Étant de la génération de collectionneurs à venir qui ne mettra jamais plus de 50k€ je suis curieux de voir l'évolution dans les 10 à 15 ans à venir des modèles phare rénovés à grands frais par des baby boomers qui ont tout eu, y compris la retraite et les moyens.
Peut-être aurons nous l'opportunité de retrouver des Maserati Ghibli, des Lamborghini Espada ou bien des Dino dans des fourchettes de prix qui donnent envie de s'en servir et non pas de les mettre sous cloche.
Bon salon a tous
Pascal B
Quintric (mercredi, 05 février 2020 13:47)
Alexandre
Vous ne m’aviez pas mis en garde à l’égard de Catawiki, Ste à éviter à tout prix car trop de surprises à l’arrivée ?
Très bon salon
Alain
David LEDRU (mercredi, 05 février 2020 20:57)
Alexandre. Bravo, encore une fois, pour la clartée de l'analyse. A bientôt.
Alain DAL FARRA (dimanche, 26 avril 2020 01:08)
Catawiki est un site à éviter pour les enchères d'anciennes.

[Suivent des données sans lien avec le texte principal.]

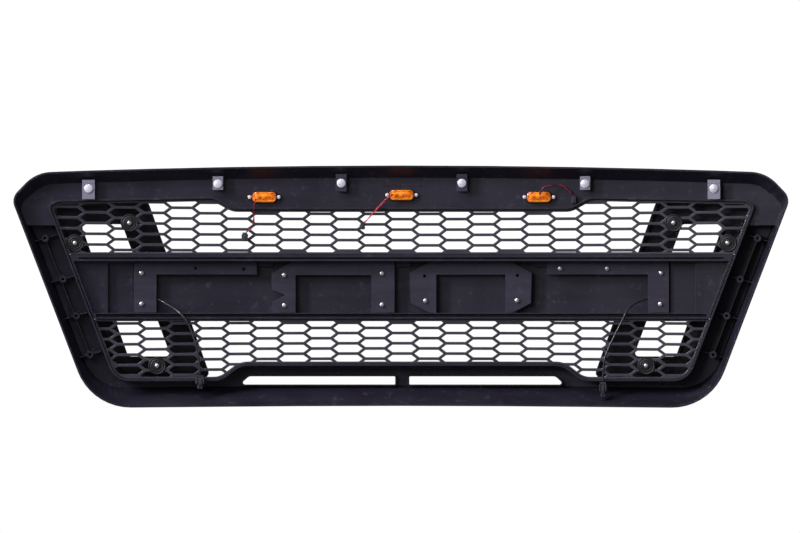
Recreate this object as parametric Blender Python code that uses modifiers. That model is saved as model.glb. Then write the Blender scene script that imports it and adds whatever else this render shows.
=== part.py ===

Je n'ai jamais reçu les papiers d'un véhicule venant d'Italie du sud, le vendeur a reçu le montant de la vente, Catawiki sa commission et la voiture (Autobianchi Bianchina) toujours en Italie chez le vendeur.
La responsabilité que Catawiki ne veut pas assumer m'a mis dans cette situation.
Site à éviter pour la vente d'anciennes !
Alain
Nicolas Mondy (mercredi, 23 décembre 2020 14:42)
Très intéressant concernant les Xj220.